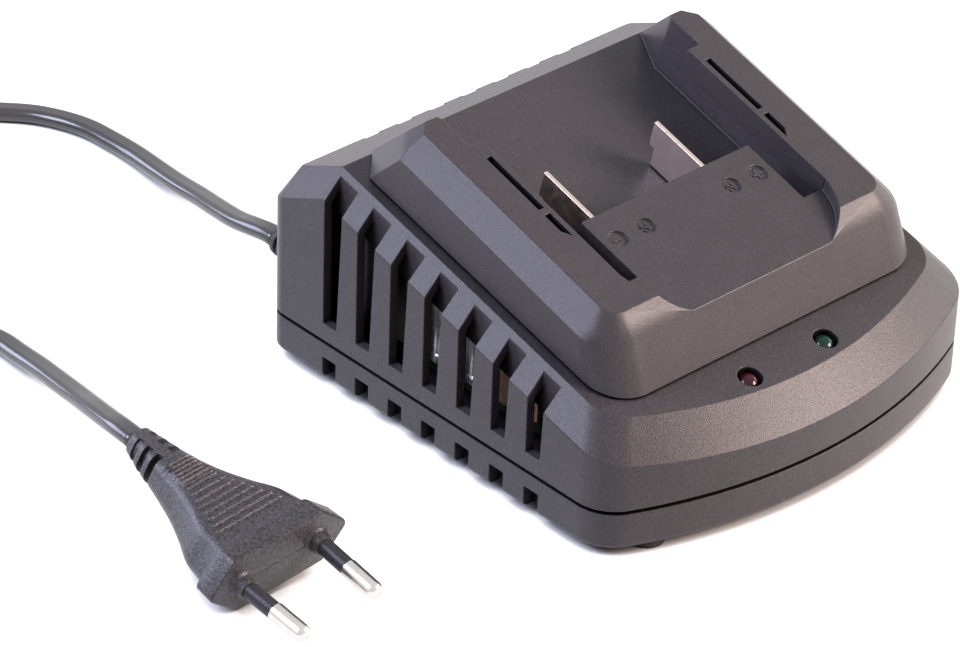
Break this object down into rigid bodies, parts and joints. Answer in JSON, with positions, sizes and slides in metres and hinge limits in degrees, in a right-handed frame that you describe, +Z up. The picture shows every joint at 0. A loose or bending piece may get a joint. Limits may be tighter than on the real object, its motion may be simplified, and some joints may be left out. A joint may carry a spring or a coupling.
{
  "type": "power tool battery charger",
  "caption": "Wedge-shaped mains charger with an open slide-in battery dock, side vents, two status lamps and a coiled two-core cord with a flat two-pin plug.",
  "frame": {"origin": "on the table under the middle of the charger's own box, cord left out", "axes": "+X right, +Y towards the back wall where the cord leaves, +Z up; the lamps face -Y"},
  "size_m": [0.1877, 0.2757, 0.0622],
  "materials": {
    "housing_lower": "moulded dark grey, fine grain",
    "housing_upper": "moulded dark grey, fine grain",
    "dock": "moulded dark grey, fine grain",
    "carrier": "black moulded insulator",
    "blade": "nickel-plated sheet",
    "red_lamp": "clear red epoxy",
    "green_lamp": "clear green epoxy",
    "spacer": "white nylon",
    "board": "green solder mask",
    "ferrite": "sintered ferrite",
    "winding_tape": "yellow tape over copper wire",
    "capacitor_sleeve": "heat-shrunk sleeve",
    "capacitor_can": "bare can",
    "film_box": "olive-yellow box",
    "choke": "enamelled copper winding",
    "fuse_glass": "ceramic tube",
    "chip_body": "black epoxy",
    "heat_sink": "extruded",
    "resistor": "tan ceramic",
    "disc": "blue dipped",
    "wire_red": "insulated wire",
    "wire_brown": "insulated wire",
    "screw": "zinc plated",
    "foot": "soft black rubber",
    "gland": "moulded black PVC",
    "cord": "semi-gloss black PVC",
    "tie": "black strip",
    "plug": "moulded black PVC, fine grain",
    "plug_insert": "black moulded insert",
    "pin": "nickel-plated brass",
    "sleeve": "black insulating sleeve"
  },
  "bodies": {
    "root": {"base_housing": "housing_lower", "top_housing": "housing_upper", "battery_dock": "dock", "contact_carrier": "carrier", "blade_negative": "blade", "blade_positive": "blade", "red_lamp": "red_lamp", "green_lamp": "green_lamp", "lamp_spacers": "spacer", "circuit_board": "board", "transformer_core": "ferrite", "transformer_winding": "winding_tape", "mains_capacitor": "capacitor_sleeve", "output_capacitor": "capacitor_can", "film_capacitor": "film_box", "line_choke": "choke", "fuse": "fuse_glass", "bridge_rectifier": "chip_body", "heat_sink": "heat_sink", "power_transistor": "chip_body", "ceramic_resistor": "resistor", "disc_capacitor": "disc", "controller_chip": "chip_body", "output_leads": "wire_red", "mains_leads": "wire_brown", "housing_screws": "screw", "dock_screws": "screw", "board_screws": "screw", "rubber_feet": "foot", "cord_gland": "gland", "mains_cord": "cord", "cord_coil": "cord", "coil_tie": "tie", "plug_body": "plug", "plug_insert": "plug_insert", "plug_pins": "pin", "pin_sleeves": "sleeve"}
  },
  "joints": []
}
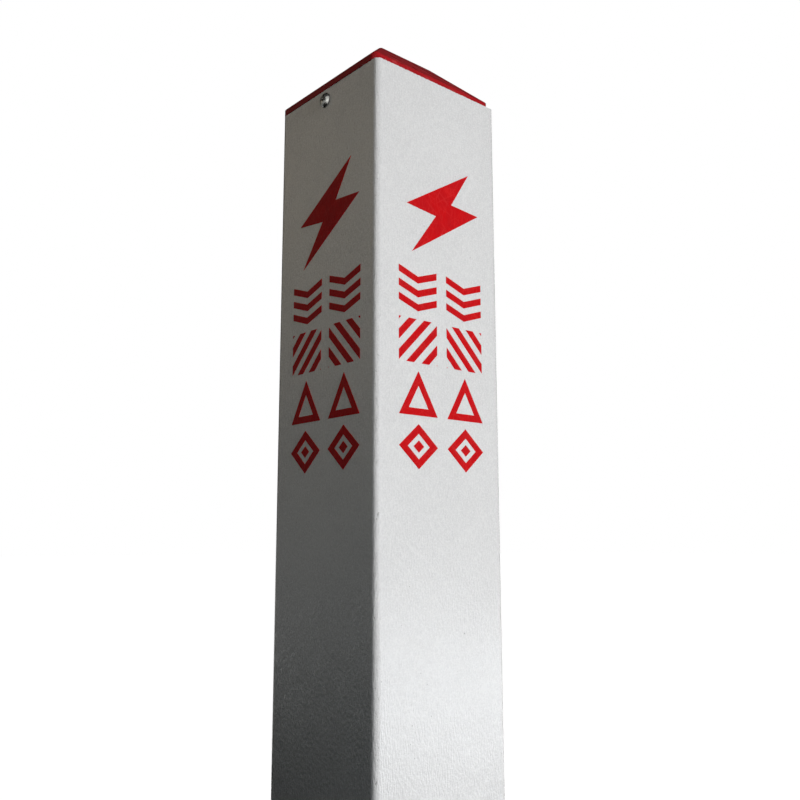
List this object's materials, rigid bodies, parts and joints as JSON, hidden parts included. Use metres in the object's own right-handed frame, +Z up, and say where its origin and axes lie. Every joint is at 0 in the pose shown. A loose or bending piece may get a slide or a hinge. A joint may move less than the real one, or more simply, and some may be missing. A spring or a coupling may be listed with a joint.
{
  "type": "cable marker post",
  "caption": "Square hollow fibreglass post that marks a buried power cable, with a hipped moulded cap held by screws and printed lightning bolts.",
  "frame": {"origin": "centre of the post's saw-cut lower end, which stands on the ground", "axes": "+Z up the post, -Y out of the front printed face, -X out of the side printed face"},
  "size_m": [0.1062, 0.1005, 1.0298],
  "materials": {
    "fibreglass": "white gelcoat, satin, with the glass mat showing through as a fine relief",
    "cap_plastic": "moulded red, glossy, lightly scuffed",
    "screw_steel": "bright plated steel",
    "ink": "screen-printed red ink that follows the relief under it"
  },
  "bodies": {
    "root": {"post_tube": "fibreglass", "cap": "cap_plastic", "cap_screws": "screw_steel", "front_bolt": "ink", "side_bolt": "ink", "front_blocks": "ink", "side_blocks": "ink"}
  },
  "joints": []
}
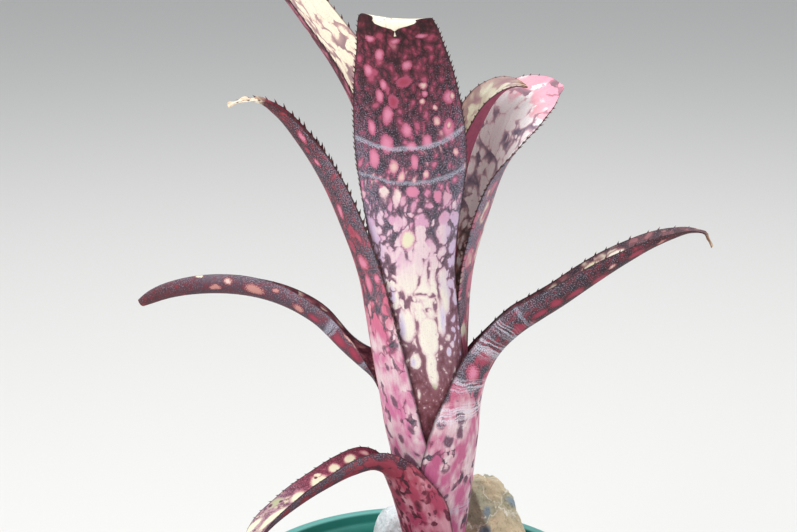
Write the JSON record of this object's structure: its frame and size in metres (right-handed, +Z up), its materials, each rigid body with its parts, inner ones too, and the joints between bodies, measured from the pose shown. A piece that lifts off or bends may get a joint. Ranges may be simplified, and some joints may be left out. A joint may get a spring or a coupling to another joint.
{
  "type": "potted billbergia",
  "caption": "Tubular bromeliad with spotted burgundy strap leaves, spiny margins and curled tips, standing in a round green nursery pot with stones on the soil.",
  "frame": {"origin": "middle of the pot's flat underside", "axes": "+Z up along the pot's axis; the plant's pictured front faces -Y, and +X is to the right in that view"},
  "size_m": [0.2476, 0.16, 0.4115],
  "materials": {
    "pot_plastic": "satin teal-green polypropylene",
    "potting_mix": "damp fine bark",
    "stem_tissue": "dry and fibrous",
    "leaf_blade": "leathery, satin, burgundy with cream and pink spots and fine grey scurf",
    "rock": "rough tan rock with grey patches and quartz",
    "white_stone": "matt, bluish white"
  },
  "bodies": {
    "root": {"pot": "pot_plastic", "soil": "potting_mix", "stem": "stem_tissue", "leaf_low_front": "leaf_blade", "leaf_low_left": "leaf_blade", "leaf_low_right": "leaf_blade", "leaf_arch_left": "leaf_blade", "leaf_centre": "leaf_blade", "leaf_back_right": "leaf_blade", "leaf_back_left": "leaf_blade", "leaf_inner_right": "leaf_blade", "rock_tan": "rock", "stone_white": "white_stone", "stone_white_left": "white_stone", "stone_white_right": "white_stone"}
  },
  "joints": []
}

------------------------------------------------------------

_The problem_
Write out all the data again, exactly as it appears.

_Finished exercise_
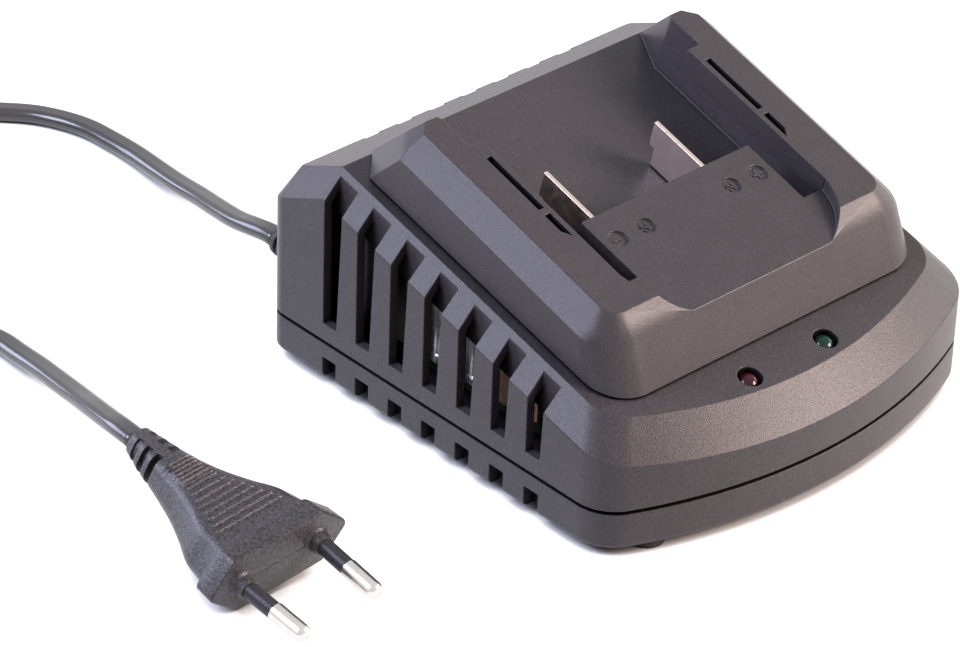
Break this object down into rigid bodies, parts and joints. Answer in JSON, with positions, sizes and slides in metres and hinge limits in degrees, in a right-handed frame that you describe, +Z up. The picture shows every joint at 0. A loose or bending piece may get a joint. Limits may be tighter than on the real object, its motion may be simplified, and some joints may be left out. A joint may carry a spring or a coupling.
{
  "type": "power tool battery charger",
  "caption": "Wedge-shaped mains charger with an open slide-in battery dock, side vents, two status lamps and a coiled two-core cord with a flat two-pin plug.",
  "frame": {"origin": "on the table under the middle of the charger's own box, cord left out", "axes": "+X right, +Y towards the back wall where the cord leaves, +Z up; the lamps face -Y"},
  "size_m": [0.1877, 0.2757, 0.0622],
  "materials": {
    "housing_lower": "moulded dark grey, fine grain",
    "housing_upper": "moulded dark grey, fine grain",
    "dock": "moulded dark grey, fine grain",
    "carrier": "black moulded insulator",
    "blade": "nickel-plated sheet",
    "red_lamp": "clear red epoxy",
    "green_lamp": "clear green epoxy",
    "spacer": "white nylon",
    "board": "green solder mask",
    "ferrite": "sintered ferrite",
    "winding_tape": "yellow tape over copper wire",
    "capacitor_sleeve": "heat-shrunk sleeve",
    "capacitor_can": "bare can",
    "film_box": "olive-yellow box",
    "choke": "enamelled copper winding",
    "fuse_glass": "ceramic tube",
    "chip_body": "black epoxy",
    "heat_sink": "extruded",
    "resistor": "tan ceramic",
    "disc": "blue dipped",
    "wire_red": "insulated wire",
    "wire_brown": "insulated wire",
    "screw": "zinc plated",
    "foot": "soft black rubber",
    "gland": "moulded black PVC",
    "cord": "semi-gloss black PVC",
    "tie": "black strip",
    "plug": "moulded black PVC, fine grain",
    "plug_insert": "black moulded insert",
    "pin": "nickel-plated brass",
    "sleeve": "black insulating sleeve"
  },
  "bodies": {
    "root": {"base_housing": "housing_lower", "top_housing": "housing_upper", "battery_dock": "dock", "contact_carrier": "carrier", "blade_negative": "blade", "blade_positive": "blade", "red_lamp": "red_lamp", "green_lamp": "green_lamp", "lamp_spacers": "spacer", "circuit_board": "board", "transformer_core": "ferrite", "transformer_winding": "winding_tape", "mains_capacitor": "capacitor_sleeve", "output_capacitor": "capacitor_can", "film_capacitor": "film_box", "line_choke": "choke", "fuse": "fuse_glass", "bridge_rectifier": "chip_body", "heat_sink": "heat_sink", "power_transistor": "chip_body", "ceramic_resistor": "resistor", "disc_capacitor": "disc", "controller_chip": "chip_body", "output_leads": "wire_red", "mains_leads": "wire_brown", "housing_screws": "screw", "dock_screws": "screw", "board_screws": "screw", "rubber_feet": "foot", "cord_gland": "gland", "mains_cord": "cord", "cord_coil": "cord", "coil_tie": "tie", "plug_body": "plug", "plug_insert": "plug_insert", "plug_pins": "pin", "pin_sleeves": "sleeve"}
  },
  "joints": []
}
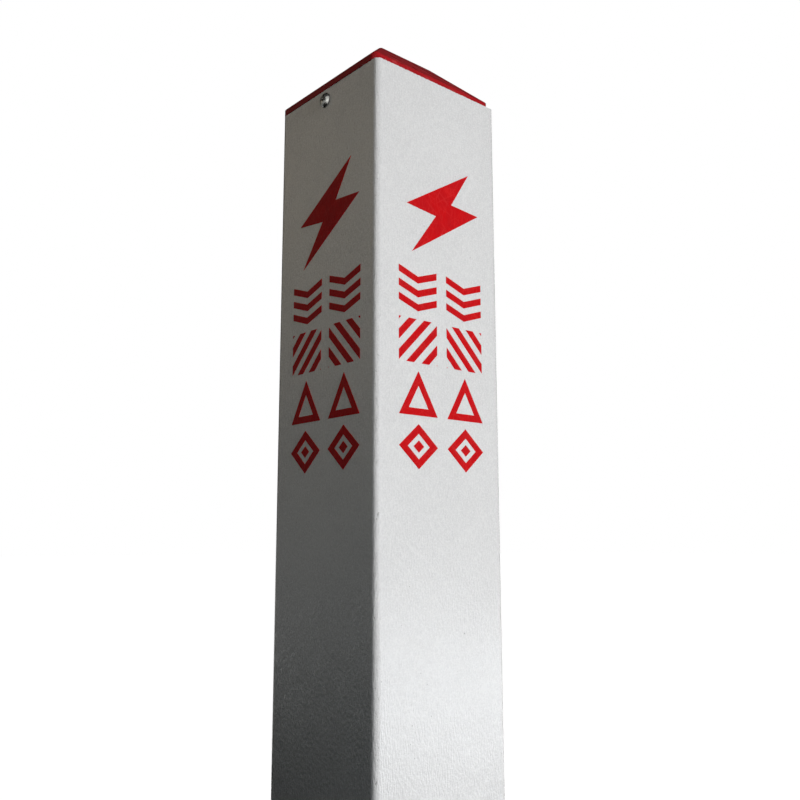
List this object's materials, rigid bodies, parts and joints as JSON, hidden parts included. Use metres in the object's own right-handed frame, +Z up, and say where its origin and axes lie. Every joint is at 0 in the pose shown. A loose or bending piece may get a slide or a hinge. A joint may move less than the real one, or more simply, and some may be missing. A spring or a coupling may be listed with a joint.
{
  "type": "cable marker post",
  "caption": "Square hollow fibreglass post that marks a buried power cable, with a hipped moulded cap held by screws and printed lightning bolts.",
  "frame": {"origin": "centre of the post's saw-cut lower end, which stands on the ground", "axes": "+Z up the post, -Y out of the front printed face, -X out of the side printed face"},
  "size_m": [0.1062, 0.1005, 1.0298],
  "materials": {
    "fibreglass": "white gelcoat, satin, with the glass mat showing through as a fine relief",
    "cap_plastic": "moulded red, glossy, lightly scuffed",
    "screw_steel": "bright plated steel",
    "ink": "screen-printed red ink that follows the relief under it"
  },
  "bodies": {
    "root": {"post_tube": "fibreglass", "cap": "cap_plastic", "cap_screws": "screw_steel", "front_bolt": "ink", "side_bolt": "ink", "front_blocks": "ink", "side_blocks": "ink"}
  },
  "joints": []
}
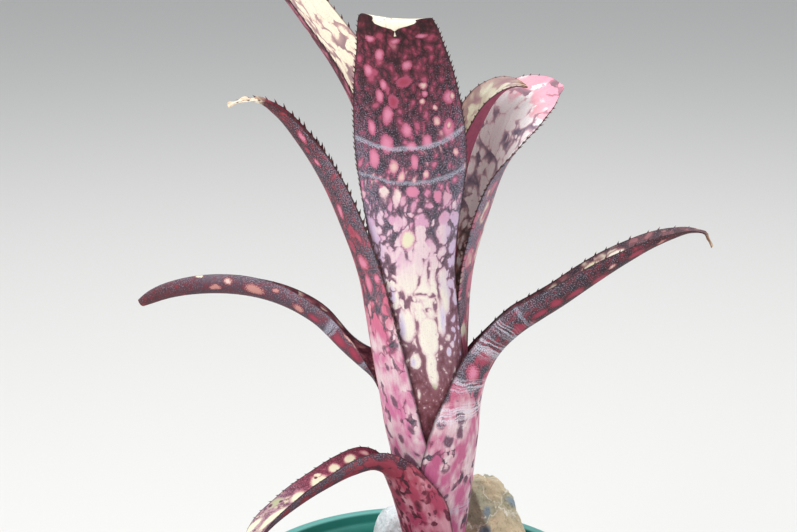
Write the JSON record of this object's structure: its frame and size in metres (right-handed, +Z up), its materials, each rigid body with its parts, inner ones too, and the joints between bodies, measured from the pose shown. A piece that lifts off or bends may get a joint. Ranges may be simplified, and some joints may be left out. A joint may get a spring or a coupling to another joint.
{
  "type": "potted billbergia",
  "caption": "Tubular bromeliad with spotted burgundy strap leaves, spiny margins and curled tips, standing in a round green nursery pot with stones on the soil.",
  "frame": {"origin": "middle of the pot's flat underside", "axes": "+Z up along the pot's axis; the plant's pictured front faces -Y, and +X is to the right in that view"},
  "size_m": [0.2476, 0.16, 0.4115],
  "materials": {
    "pot_plastic": "satin teal-green polypropylene",
    "potting_mix": "damp fine bark",
    "stem_tissue": "dry and fibrous",
    "leaf_blade": "leathery, satin, burgundy with cream and pink spots and fine grey scurf",
    "rock": "rough tan rock with grey patches and quartz",
    "white_stone": "matt, bluish white"
  },
  "bodies": {
    "root": {"pot": "pot_plastic", "soil": "potting_mix", "stem": "stem_tissue", "leaf_low_front": "leaf_blade", "leaf_low_left": "leaf_blade", "leaf_low_right": "leaf_blade", "leaf_arch_left": "leaf_blade", "leaf_centre": "leaf_blade", "leaf_back_right": "leaf_blade", "leaf_back_left": "leaf_blade", "leaf_inner_right": "leaf_blade", "rock_tan": "rock", "stone_white": "white_stone", "stone_white_left": "white_stone", "stone_white_right": "white_stone"}
  },
  "joints": []
}